Re: Feedback Please : Serving Aggregations through ElasticSearch

Posted by Li Yang <li...@apache.org>.

Inverted index of pre-aggregates works when the query pattern is determined
and limited, like your case.

Later, if you want to support flexible queries by possibly any combination
of columns, then a more general MOLAP engine like Kylin may come into sight.

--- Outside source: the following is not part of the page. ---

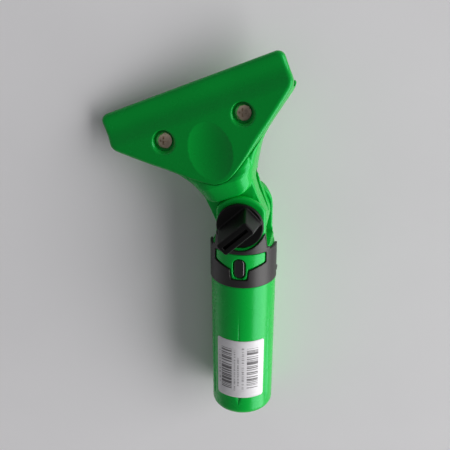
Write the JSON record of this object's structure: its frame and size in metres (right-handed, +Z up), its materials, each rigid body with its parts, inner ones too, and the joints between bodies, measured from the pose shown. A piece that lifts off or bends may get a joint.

SQL interface is again for flexible queries. In addition it allows
integration with any BI tools that extracts from SQL, not just Tableau.

Cheers
Yang

On Tue, Sep 15, 2015 at 9:57 AM, Sarnath <st...@gmail.com> wrote:

> Hi Luke and other Seniors,
>
> I come from Big Data Center of excellence from an Indian IT major.
>
> We have been experimenting with the idea of serving cubes through
> ElasticSearch REST API. This is not related to Kylin. This is our own
> internal development.
>
> But, I would like to hear some feedback from the designers, architects and
> developers in this forum. Thanks in advance for your time.
>
> The motivation for this is --- Once the cube is built, it needs to be
> served.
>
> The query looks somewhat like this:
> "Given ProductID=*, Year=2015, Fetch All Quantities Sold"
> "Given ProductID=XX, Fetch how much it has sold every Month"
> Find all entries that match K1=V1, K2=V2
>
> This relieves us from lot of things - storage, REST API etc. and makes the
> cubes easily searchable.
>
> However, we don't do SQL/MDX on top of it.  Tableau 9.1Beta is
> experimenting with Web-Data-Connector which we believe can be used for
> Visualization... Apart from that, we experimented with a few
> auto-generated Kibana dashboards which were just okay. But Kibana was not
> designed for Cubes and so it has its own limitations.
>
> I would love to hear some feedback from the architects regarding the
> Pros/Cons of this approach.
>
> Thanks,
> Best,
> Sarnath
>